Short exercise:
Output, please, exactly those lines of the listing that come before the line with "crease_top_radius = 6.0", along with that line itself.
--- START Data ---
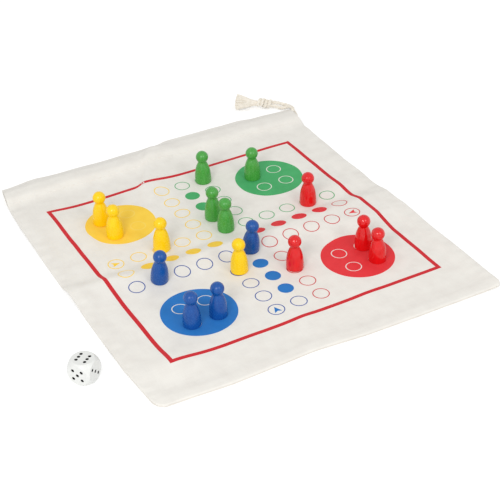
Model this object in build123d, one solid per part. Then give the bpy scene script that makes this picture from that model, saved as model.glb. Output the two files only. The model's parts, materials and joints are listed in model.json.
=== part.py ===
from build123d import *
import math
import os

# Travel race game: the board is printed on a flat cotton drawstring bag, and sixteen turned wooden
# pawns and a die go with it. The bag lies on a table with its mouth towards +Y. Everything is laid out
# round the middle of the bag, and at the end it is moved so that the origin is the centre of the base
# of the box round bag, pawns and die.

# Bag
bag_width = 252.0
bag_length = 286.0
bottom_bow = 1.0            # how far the bottom edge bulges beyond its two corners
corner_radius = 5.0
cloth = 0.5                 # thickness of one ply

# Crease across the bag, in distances from the middle of the bag
crease_rise = 3.9
crease_near = -34.6
crease_top = -12.6
crease_far = 0.8
crease_foot_radius = 12.0
crease_top_radius = 6.0

# Drawstring casing along the mouth
casing_depth = 25.5
casing_slope = 3.0          # length over which the front ply climbs onto the hem
casing_setback_left = 5.0   # how far the casing's end stops short of the side seam
casing_setback_right = 5.0
cord_diameter = 3.0
cord_clearance = 0.3
back_strand_depth = 18.5    # from the mouth's edge to the strand in the back casing
strand_spacing = 7.5
hump_foot = 1.8             # spread of the cloth at each foot of a cord's hump
pull_travel = 8.0           # slack that the drawstring can be pulled before the mouth gathers
pocket_wall = 2.0
turn_room = 0.5

# Seams
seam_inset = 1.5
seam_thread_width = 0.6
seam_thread_height = 0.4
stitch_length = 3.0
stitch_gap = 0.6
stitch_width = 0.5
stitch_proud = 0.25
stitch_inset = 1.2          # from the casing's lower edge
stitch_groove = 0.3         # depth of the groove that keeps the back stitches off the table

# Printed board
board_turn = 0.75           # degrees that the print sits askew on the bag
board_centre_x = 0.7
board_centre_y = -6.7
ink = 0.1
field_pitch = 17.0
field_diameter = 11.5
field_line = 0.6
goal_diameter = 10.9
home_diameter = 51.0
home_centre = 61.2          # from the board's middle, along X and along Y
home_ring_spacing = 18.6
home_ring_diameter = 11.3
home_ring_line = 0.7
dart_length = 6.0
dart_width = 5.2
dart_notch = 1.3
border_half = 100.5         # from the board's middle to the middle of the border's line
border_line = 2.9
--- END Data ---
The completed task:
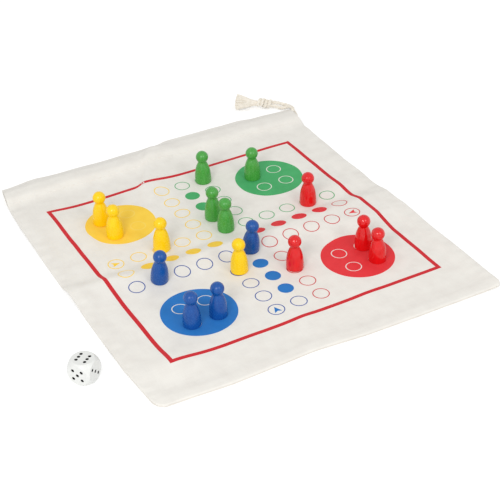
Model this object in build123d, one solid per part. Then give the bpy scene script that makes this picture from that model, saved as model.glb. Output the two files only. The model's parts, materials and joints are listed in model.json.
=== part.py ===
from build123d import *
import math
import os

# Travel race game: the board is printed on a flat cotton drawstring bag, and sixteen turned wooden
# pawns and a die go with it. The bag lies on a table with its mouth towards +Y. Everything is laid out
# round the middle of the bag, and at the end it is moved so that the origin is the centre of the base
# of the box round bag, pawns and die.

# Bag
bag_width = 252.0
bag_length = 286.0
bottom_bow = 1.0            # how far the bottom edge bulges beyond its two corners
corner_radius = 5.0
cloth = 0.5                 # thickness of one ply

# Crease across the bag, in distances from the middle of the bag
crease_rise = 3.9
crease_near = -34.6
crease_top = -12.6
crease_far = 0.8
crease_foot_radius = 12.0
crease_top_radius = 6.0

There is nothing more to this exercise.